La corte di appello di Firenze ha condannato a 3 anni ciascuno Alessandro Albertoni e Luca Vanneschi, imputati nel processo bis di secondo grado sul caso della morte di Martina Rossi, la studentessa 23enne deceduta il 3 agosto 2011 precipitando da un balcone dove era in vacanza a Palma di Maiorca (Spagna). Secondo l’accusa la ragazza stava sfuggendo a un tentativo di stupro. I due imputati sono stati condannati per tentata violenza sessuale di gruppo. La pena inflitta a Vanneschi e Albertoni è quella che era stata richiesta nella requisitoria dal pg Luigi Bocciolini. I due imputati sono stati condannati per tentata violenza sessuale di gruppo. Dichiarato, invece, prescritto il reato di morte in conseguenza di altro reato. In primo grado il tribunale di Arezzo aveva condannato Albertoni e Vanneschi a 6 anni di reclusione per tentata violenza sessuale e morte in conseguenza di altro reato, accusa quest’ultima andata poi prescritta. In appello, il 9 giugno 2020, Albertoni e Vanneschi sono stati assolti. A gennaio la Cassazione, accogliendo il ricorso presentato dalla procura generale di Firenze, ha annullato la sentenza disponendo un nuovo appello. Per la Suprema Corte i giudici dell’appello avrebbero commesso, tra l’altro, un “macroscopico errore visivo” nell’individuazione del punto di caduta. Un errore che avrebbe indotto la corte a credere che Martina avesse scavalcato il parapetto dal centro del balcone, forse con l’intento di togliersi la vita. Per l’accusa, la ragazza quando cadde stava fuggendo da un tentativo di stupro.

“Dicono che il sole vada ai belli ma oggi è andato anche ai giusti. Questa è la fine di un tentativo di fare del nuovo male a Martina. Ci hanno provato ma non ci sono riusciti. Il mio primo pensiero è andato a lei, ai suoi valori, a lei che non ha fatto niente e ha perso la vita”. Così Bruno Rossi, padre della ventenne genovese. Bruno Rossi lo ha detto proprio mentre dopo la lettura della sentenza è tornato il sole su Firenze dopo una mattinata di pioggia e cielo plumbeo. I due imputati “hanno avuto tre anni di prigione per aver fatto male a Martina. Occorre rivedere il rapporto fra giustizia e pena”, ha anche detto Bruno Rossi, inoltre “le donne devono essere più tutelate”. Per il padre di Martina “in questi processi chi ci rimette sono sempre i poveri. Se non fossimo stati economicamente all’altezza, non avremmo potuto fare un processo lungo 10 anni”.

Il 21 gennaio scorso la Cassazione aveva  ordinato un nuovo appello nei confronti dei  due imputati di tentata violenza sessuale di gruppo sulla studentessa.

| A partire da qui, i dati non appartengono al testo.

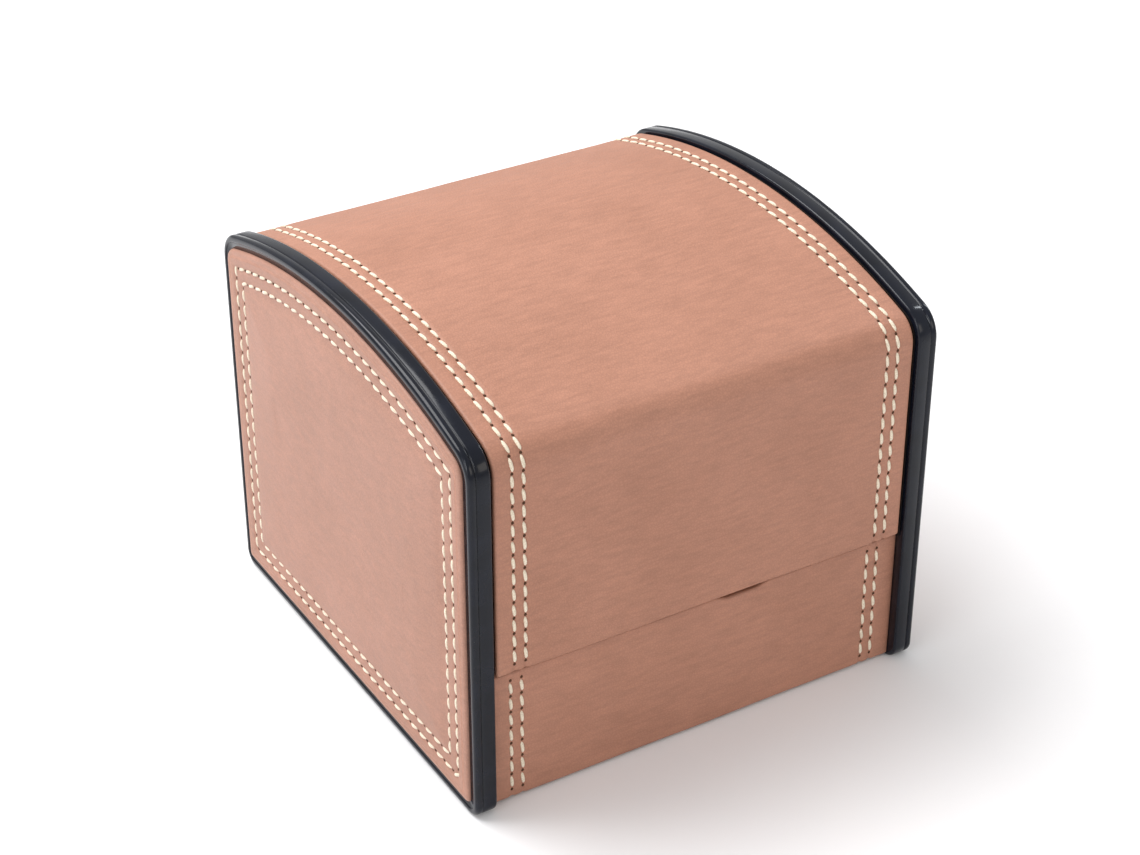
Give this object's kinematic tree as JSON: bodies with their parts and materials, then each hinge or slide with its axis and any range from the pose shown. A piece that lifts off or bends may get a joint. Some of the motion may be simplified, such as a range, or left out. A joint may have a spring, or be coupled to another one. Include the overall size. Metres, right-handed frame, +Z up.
{
  "type": "watch box",
  "caption": "Leatherette presentation box for one watch, with loaf-shaped side panels, a flip-up arched lid and a tilted suede pillow.",
  "frame": {"origin": "on the ground under the middle of the shut box", "axes": "+X to the right, along the hinge; front faces -Y; +Z up"},
  "size_m": [0.096, 0.095, 0.082],
  "materials": {
    "tan_leather": "fine-grained tan-pink leatherette with cream double stitching",
    "edge_band": "black lacquered edge",
    "lid_cheek": "smooth black, glossy",
    "black_lining": "matt black-brown lining",
    "brown_suede": "brown suede",
    "pillow_suede": "orange-tan suede",
    "board": "grey board",
    "underside_felt": "black felt paper",
    "hinge_metal": "nickel-plated",
    "wadding": "white wadding"
  },
  "bodies": {
    "base": {"side_board_left": "board", "side_board_right": "board", "side_edge_band_left": "edge_band", "side_edge_band_right": "edge_band", "side_leather_left": "tan_leather", "side_leather_right": "tan_leather", "side_lining_left": "black_lining", "side_lining_right": "black_lining", "base_leather": "tan_leather", "underside_sheet": "underside_felt", "front_board": "board", "bottom_board": "board", "back_board": "board", "front_lining": "brown_suede", "floor_lining": "brown_suede", "back_lining": "brown_suede", "hinge_base_leaf": "hinge_metal", "hinge_pin": "hinge_metal", "pillow_cover": "pillow_suede", "pillow_filling": "wadding"},
    "lid": {"lid_leather": "tan_leather", "lid_front_board": "board", "lid_top_board": "board", "lid_back_board": "board", "lid_lining": "brown_suede", "lid_cheek_left": "lid_cheek", "lid_cheek_right": "lid_cheek", "lid_cheek_lining_left": "black_lining", "lid_cheek_lining_right": "black_lining", "hinge_lid_leaf": "hinge_metal"}
  },
  "joints": [
    {"name": "lid_hinge", "type": "hinge", "parent": "base", "child": "lid", "pos_m": [0, 0.0461, 0.046], "axis": [-1, 0, 0], "range_deg": [0, 80]}
  ]
}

In primo grado il tribunale di Arezzo aveva condannato Albertoni e Vanneschi a 6 anni di reclusione ritenendo che Martina fosse precipitata dal balcone della camera dove alloggiavano i due imputati – nello stesso hotel della studentessa genovese – per fuggire a un tentativo di stupro. In appello invece, lo scorso 9 giugno, Albertoni e Vanneschi sono stati assolti dall’accusa di tentata violenza sessuale di gruppo con la formula “perché il fatto non sussiste” mentre è stato dichiarato prescritto il capo di imputazione di morte come conseguenza di altro reato. Lo scorso gennaio la Cassazione, accogliendo il ricorso presentato dalla procura generale di Firenze, ha annullato la sentenza disponendo un nuovo processo.

Una sentenza che arrivava a dieci anni dai fatti quando Martina Rossi era in vacanza nell’isola delle Baleari con delle amiche e all’alba del 3 agosto del 2011 di ritorno da una serata in discoteca la ragazza precipitò dal balcone della stanza 609, quella dei due giovani di Castiglion Fibocchi. Dopo le indagini in Spagna, dove la morte fu archiviata come suicidio, i genitori di Martina hanno lottato facendo riaprire il caso. L’inchiesta italiana, avviata a Genova, e’ passata per competenza territoriale ad Arezzo dove si e’ celebrato il primo grado di giudizio con la condanna dei due imputati. Sentenza poi ribaltata a Firenze dai giudici della Corte d’Appello.